## To do
Your task is to quote the material that follows, in full and exactly.

[start Task data]

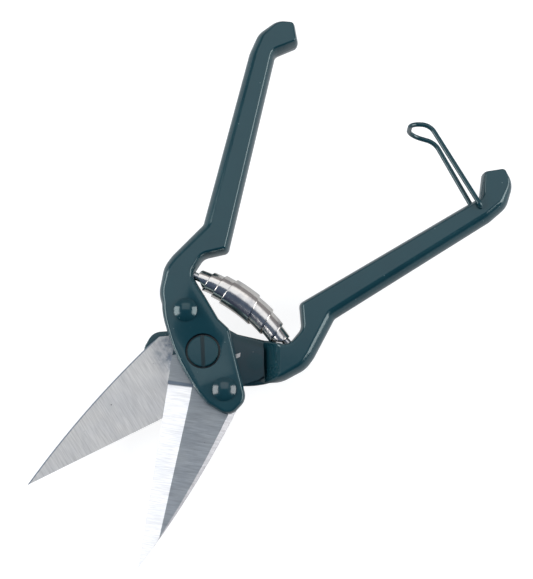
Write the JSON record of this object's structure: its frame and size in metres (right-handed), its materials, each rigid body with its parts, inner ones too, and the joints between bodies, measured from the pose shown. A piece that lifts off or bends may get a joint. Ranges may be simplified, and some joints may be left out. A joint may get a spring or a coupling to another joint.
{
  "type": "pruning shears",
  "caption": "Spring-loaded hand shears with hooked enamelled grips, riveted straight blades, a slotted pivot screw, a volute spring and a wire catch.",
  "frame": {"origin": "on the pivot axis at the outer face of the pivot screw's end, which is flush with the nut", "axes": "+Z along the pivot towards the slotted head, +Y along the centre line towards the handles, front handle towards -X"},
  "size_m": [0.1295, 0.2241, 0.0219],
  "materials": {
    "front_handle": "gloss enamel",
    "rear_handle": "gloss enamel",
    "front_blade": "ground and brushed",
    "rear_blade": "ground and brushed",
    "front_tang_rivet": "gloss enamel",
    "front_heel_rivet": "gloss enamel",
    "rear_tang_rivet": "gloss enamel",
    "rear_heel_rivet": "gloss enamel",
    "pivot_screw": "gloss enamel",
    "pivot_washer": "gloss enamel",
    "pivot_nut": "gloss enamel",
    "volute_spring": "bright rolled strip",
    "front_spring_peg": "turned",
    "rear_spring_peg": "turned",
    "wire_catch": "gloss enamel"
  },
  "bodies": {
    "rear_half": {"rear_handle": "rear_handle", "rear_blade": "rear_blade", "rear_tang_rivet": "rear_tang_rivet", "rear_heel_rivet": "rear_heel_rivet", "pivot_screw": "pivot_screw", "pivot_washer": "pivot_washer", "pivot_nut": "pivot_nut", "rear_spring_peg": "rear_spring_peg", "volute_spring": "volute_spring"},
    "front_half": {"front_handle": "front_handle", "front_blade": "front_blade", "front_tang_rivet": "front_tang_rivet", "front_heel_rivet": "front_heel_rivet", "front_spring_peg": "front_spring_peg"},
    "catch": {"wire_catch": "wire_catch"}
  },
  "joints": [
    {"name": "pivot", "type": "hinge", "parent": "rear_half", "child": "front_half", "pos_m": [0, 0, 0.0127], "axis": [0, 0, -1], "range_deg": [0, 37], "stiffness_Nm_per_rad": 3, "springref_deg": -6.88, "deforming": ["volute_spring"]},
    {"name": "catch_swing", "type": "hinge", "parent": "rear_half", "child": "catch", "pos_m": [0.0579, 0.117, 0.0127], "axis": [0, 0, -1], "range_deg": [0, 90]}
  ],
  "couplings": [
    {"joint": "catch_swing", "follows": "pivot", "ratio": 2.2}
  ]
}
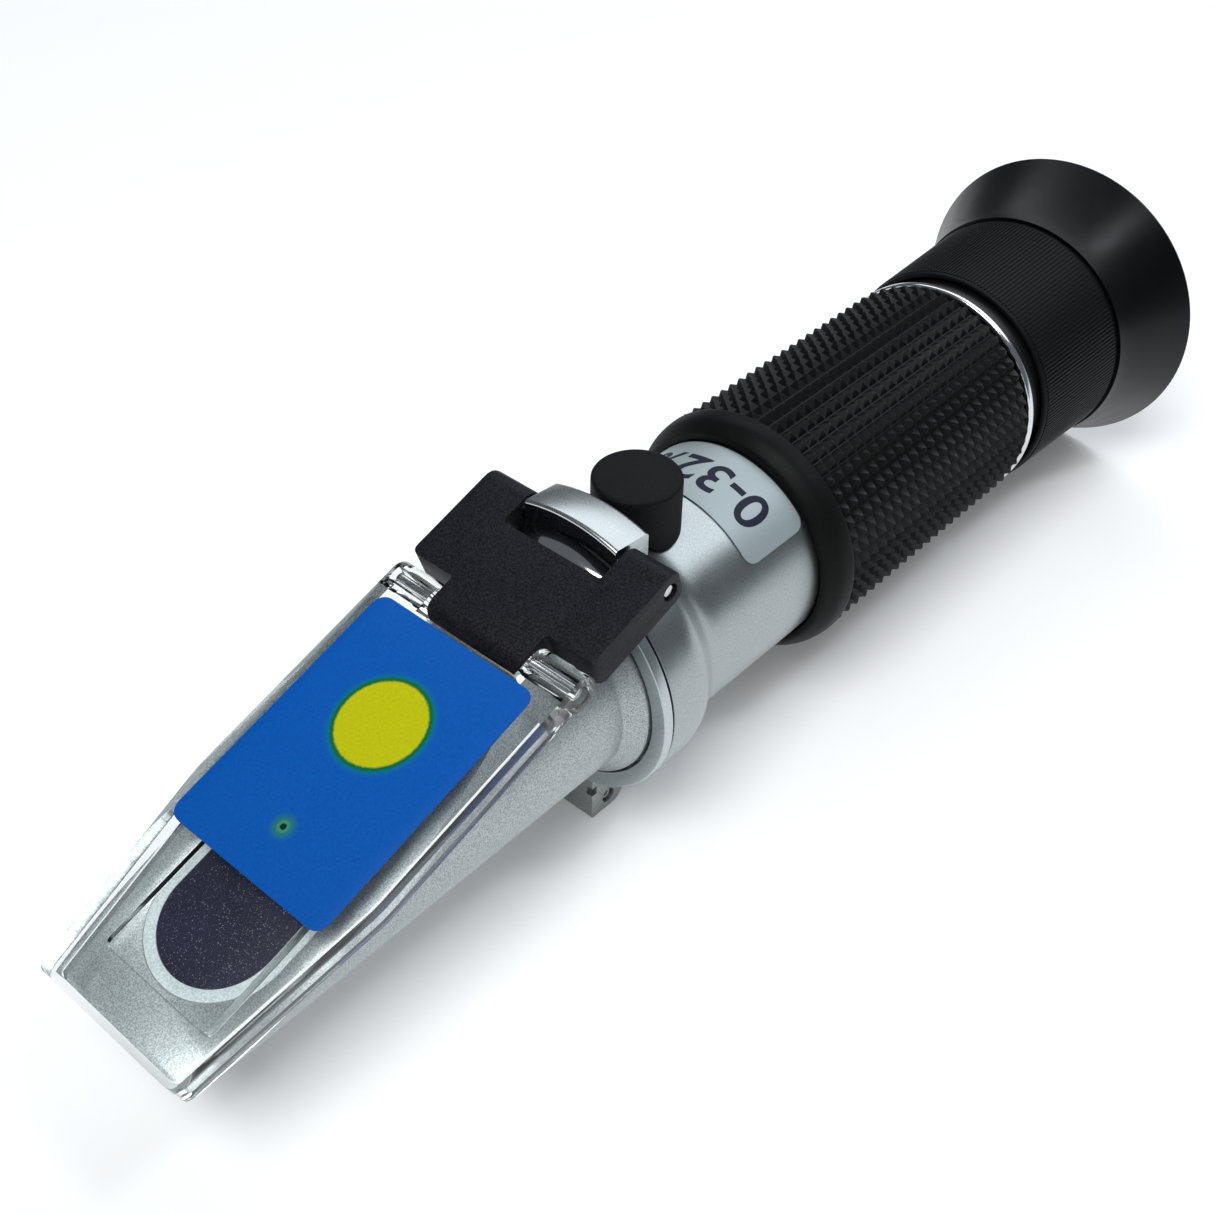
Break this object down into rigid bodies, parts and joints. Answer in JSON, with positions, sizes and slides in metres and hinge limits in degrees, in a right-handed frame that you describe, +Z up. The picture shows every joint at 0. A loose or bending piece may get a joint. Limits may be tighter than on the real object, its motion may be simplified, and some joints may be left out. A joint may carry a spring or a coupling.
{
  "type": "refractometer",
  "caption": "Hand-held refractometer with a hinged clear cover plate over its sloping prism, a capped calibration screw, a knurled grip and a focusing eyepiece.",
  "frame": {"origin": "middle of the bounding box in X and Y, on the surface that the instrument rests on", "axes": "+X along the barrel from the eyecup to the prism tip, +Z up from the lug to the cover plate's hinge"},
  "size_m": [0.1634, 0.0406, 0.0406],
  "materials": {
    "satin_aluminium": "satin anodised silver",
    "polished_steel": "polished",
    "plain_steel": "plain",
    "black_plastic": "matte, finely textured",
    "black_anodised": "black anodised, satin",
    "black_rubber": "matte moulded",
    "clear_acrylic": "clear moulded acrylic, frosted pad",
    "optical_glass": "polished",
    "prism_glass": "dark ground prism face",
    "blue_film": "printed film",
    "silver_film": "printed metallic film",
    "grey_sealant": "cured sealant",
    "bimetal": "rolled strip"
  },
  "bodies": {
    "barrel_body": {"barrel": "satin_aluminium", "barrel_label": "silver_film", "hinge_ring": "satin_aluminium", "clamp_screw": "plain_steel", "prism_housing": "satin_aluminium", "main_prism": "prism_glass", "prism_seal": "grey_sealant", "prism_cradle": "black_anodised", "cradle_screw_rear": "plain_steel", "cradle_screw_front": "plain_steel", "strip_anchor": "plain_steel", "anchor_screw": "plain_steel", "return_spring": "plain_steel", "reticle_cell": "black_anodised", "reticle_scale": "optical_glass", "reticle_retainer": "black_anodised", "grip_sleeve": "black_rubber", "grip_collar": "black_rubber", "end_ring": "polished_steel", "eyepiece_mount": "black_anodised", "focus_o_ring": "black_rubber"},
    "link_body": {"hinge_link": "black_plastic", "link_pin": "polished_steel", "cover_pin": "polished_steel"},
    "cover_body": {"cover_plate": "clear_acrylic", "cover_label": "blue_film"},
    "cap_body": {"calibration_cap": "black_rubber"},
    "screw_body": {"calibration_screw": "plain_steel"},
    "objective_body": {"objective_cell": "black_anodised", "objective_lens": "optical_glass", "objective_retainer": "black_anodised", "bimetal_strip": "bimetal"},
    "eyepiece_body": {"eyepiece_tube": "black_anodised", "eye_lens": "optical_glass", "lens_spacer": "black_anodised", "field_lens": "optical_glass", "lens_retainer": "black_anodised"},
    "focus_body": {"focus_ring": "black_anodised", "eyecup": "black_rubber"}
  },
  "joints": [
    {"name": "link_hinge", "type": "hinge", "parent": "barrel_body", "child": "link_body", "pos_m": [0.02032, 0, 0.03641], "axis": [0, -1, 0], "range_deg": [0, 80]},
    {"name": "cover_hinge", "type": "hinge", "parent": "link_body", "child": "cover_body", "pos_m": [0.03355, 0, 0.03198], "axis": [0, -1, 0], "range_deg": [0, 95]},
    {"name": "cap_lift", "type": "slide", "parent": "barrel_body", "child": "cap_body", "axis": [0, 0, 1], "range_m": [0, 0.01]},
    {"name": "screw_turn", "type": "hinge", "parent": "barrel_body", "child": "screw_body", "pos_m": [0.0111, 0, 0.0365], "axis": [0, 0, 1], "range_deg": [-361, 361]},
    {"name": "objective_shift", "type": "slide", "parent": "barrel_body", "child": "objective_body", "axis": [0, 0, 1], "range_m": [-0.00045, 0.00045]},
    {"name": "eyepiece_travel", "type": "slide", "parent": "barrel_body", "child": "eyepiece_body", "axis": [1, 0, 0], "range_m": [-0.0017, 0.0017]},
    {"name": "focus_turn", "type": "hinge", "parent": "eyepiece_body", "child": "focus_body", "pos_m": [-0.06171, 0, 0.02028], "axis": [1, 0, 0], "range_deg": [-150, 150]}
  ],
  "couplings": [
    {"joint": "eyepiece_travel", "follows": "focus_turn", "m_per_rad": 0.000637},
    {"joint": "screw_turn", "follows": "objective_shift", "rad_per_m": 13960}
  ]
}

[end Task data]

## Completed task
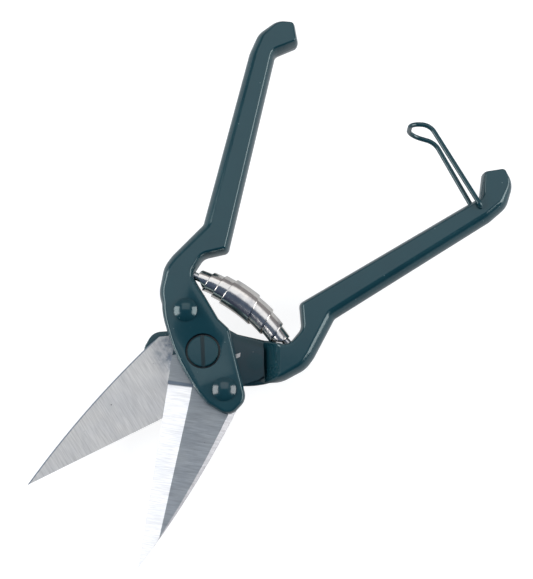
Write the JSON record of this object's structure: its frame and size in metres (right-handed), its materials, each rigid body with its parts, inner ones too, and the joints between bodies, measured from the pose shown. A piece that lifts off or bends may get a joint. Ranges may be simplified, and some joints may be left out. A joint may get a spring or a coupling to another joint.
{
  "type": "pruning shears",
  "caption": "Spring-loaded hand shears with hooked enamelled grips, riveted straight blades, a slotted pivot screw, a volute spring and a wire catch.",
  "frame": {"origin": "on the pivot axis at the outer face of the pivot screw's end, which is flush with the nut", "axes": "+Z along the pivot towards the slotted head, +Y along the centre line towards the handles, front handle towards -X"},
  "size_m": [0.1295, 0.2241, 0.0219],
  "materials": {
    "front_handle": "gloss enamel",
    "rear_handle": "gloss enamel",
    "front_blade": "ground and brushed",
    "rear_blade": "ground and brushed",
    "front_tang_rivet": "gloss enamel",
    "front_heel_rivet": "gloss enamel",
    "rear_tang_rivet": "gloss enamel",
    "rear_heel_rivet": "gloss enamel",
    "pivot_screw": "gloss enamel",
    "pivot_washer": "gloss enamel",
    "pivot_nut": "gloss enamel",
    "volute_spring": "bright rolled strip",
    "front_spring_peg": "turned",
    "rear_spring_peg": "turned",
    "wire_catch": "gloss enamel"
  },
  "bodies": {
    "rear_half": {"rear_handle": "rear_handle", "rear_blade": "rear_blade", "rear_tang_rivet": "rear_tang_rivet", "rear_heel_rivet": "rear_heel_rivet", "pivot_screw": "pivot_screw", "pivot_washer": "pivot_washer", "pivot_nut": "pivot_nut", "rear_spring_peg": "rear_spring_peg", "volute_spring": "volute_spring"},
    "front_half": {"front_handle": "front_handle", "front_blade": "front_blade", "front_tang_rivet": "front_tang_rivet", "front_heel_rivet": "front_heel_rivet", "front_spring_peg": "front_spring_peg"},
    "catch": {"wire_catch": "wire_catch"}
  },
  "joints": [
    {"name": "pivot", "type": "hinge", "parent": "rear_half", "child": "front_half", "pos_m": [0, 0, 0.0127], "axis": [0, 0, -1], "range_deg": [0, 37], "stiffness_Nm_per_rad": 3, "springref_deg": -6.88, "deforming": ["volute_spring"]},
    {"name": "catch_swing", "type": "hinge", "parent": "rear_half", "child": "catch", "pos_m": [0.0579, 0.117, 0.0127], "axis": [0, 0, -1], "range_deg": [0, 90]}
  ],
  "couplings": [
    {"joint": "catch_swing", "follows": "pivot", "ratio": 2.2}
  ]
}
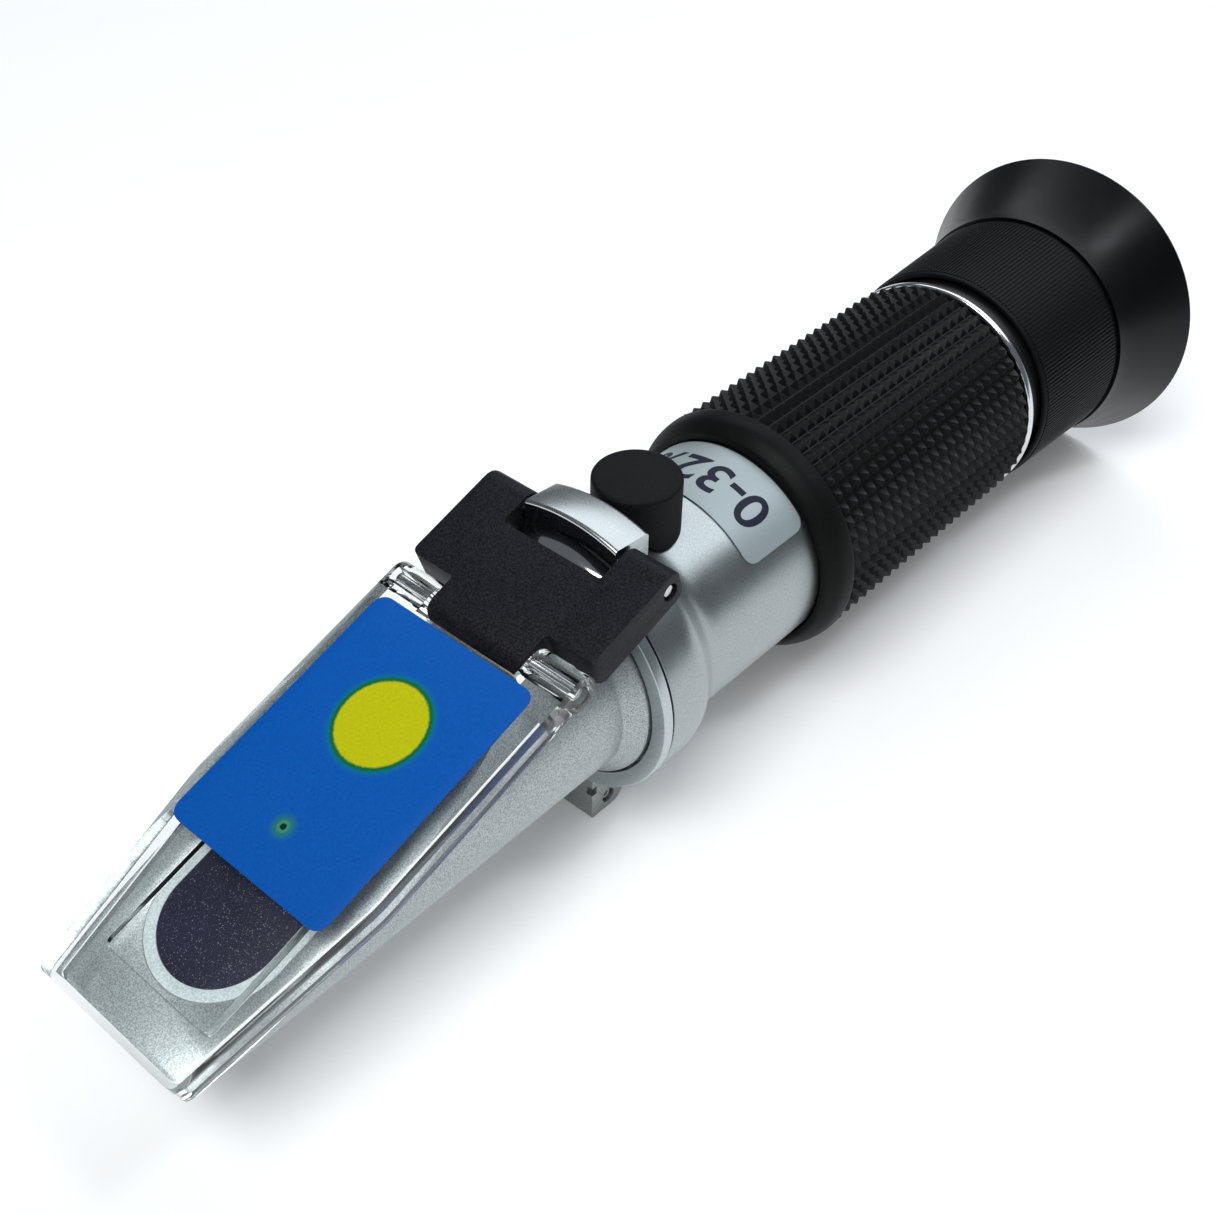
Break this object down into rigid bodies, parts and joints. Answer in JSON, with positions, sizes and slides in metres and hinge limits in degrees, in a right-handed frame that you describe, +Z up. The picture shows every joint at 0. A loose or bending piece may get a joint. Limits may be tighter than on the real object, its motion may be simplified, and some joints may be left out. A joint may carry a spring or a coupling.
{
  "type": "refractometer",
  "caption": "Hand-held refractometer with a hinged clear cover plate over its sloping prism, a capped calibration screw, a knurled grip and a focusing eyepiece.",
  "frame": {"origin": "middle of the bounding box in X and Y, on the surface that the instrument rests on", "axes": "+X along the barrel from the eyecup to the prism tip, +Z up from the lug to the cover plate's hinge"},
  "size_m": [0.1634, 0.0406, 0.0406],
  "materials": {
    "satin_aluminium": "satin anodised silver",
    "polished_steel": "polished",
    "plain_steel": "plain",
    "black_plastic": "matte, finely textured",
    "black_anodised": "black anodised, satin",
    "black_rubber": "matte moulded",
    "clear_acrylic": "clear moulded acrylic, frosted pad",
    "optical_glass": "polished",
    "prism_glass": "dark ground prism face",
    "blue_film": "printed film",
    "silver_film": "printed metallic film",
    "grey_sealant": "cured sealant",
    "bimetal": "rolled strip"
  },
  "bodies": {
    "barrel_body": {"barrel": "satin_aluminium", "barrel_label": "silver_film", "hinge_ring": "satin_aluminium", "clamp_screw": "plain_steel", "prism_housing": "satin_aluminium", "main_prism": "prism_glass", "prism_seal": "grey_sealant", "prism_cradle": "black_anodised", "cradle_screw_rear": "plain_steel", "cradle_screw_front": "plain_steel", "strip_anchor": "plain_steel", "anchor_screw": "plain_steel", "return_spring": "plain_steel", "reticle_cell": "black_anodised", "reticle_scale": "optical_glass", "reticle_retainer": "black_anodised", "grip_sleeve": "black_rubber", "grip_collar": "black_rubber", "end_ring": "polished_steel", "eyepiece_mount": "black_anodised", "focus_o_ring": "black_rubber"},
    "link_body": {"hinge_link": "black_plastic", "link_pin": "polished_steel", "cover_pin": "polished_steel"},
    "cover_body": {"cover_plate": "clear_acrylic", "cover_label": "blue_film"},
    "cap_body": {"calibration_cap": "black_rubber"},
    "screw_body": {"calibration_screw": "plain_steel"},
    "objective_body": {"objective_cell": "black_anodised", "objective_lens": "optical_glass", "objective_retainer": "black_anodised", "bimetal_strip": "bimetal"},
    "eyepiece_body": {"eyepiece_tube": "black_anodised", "eye_lens": "optical_glass", "lens_spacer": "black_anodised", "field_lens": "optical_glass", "lens_retainer": "black_anodised"},
    "focus_body": {"focus_ring": "black_anodised", "eyecup": "black_rubber"}
  },
  "joints": [
    {"name": "link_hinge", "type": "hinge", "parent": "barrel_body", "child": "link_body", "pos_m": [0.02032, 0, 0.03641], "axis": [0, -1, 0], "range_deg": [0, 80]},
    {"name": "cover_hinge", "type": "hinge", "parent": "link_body", "child": "cover_body", "pos_m": [0.03355, 0, 0.03198], "axis": [0, -1, 0], "range_deg": [0, 95]},
    {"name": "cap_lift", "type": "slide", "parent": "barrel_body", "child": "cap_body", "axis": [0, 0, 1], "range_m": [0, 0.01]},
    {"name": "screw_turn", "type": "hinge", "parent": "barrel_body", "child": "screw_body", "pos_m": [0.0111, 0, 0.0365], "axis": [0, 0, 1], "range_deg": [-361, 361]},
    {"name": "objective_shift", "type": "slide", "parent": "barrel_body", "child": "objective_body", "axis": [0, 0, 1], "range_m": [-0.00045, 0.00045]},
    {"name": "eyepiece_travel", "type": "slide", "parent": "barrel_body", "child": "eyepiece_body", "axis": [1, 0, 0], "range_m": [-0.0017, 0.0017]},
    {"name": "focus_turn", "type": "hinge", "parent": "eyepiece_body", "child": "focus_body", "pos_m": [-0.06171, 0, 0.02028], "axis": [1, 0, 0], "range_deg": [-150, 150]}
  ],
  "couplings": [
    {"joint": "eyepiece_travel", "follows": "focus_turn", "m_per_rad": 0.000637},
    {"joint": "screw_turn", "follows": "objective_shift", "rad_per_m": 13960}
  ]
}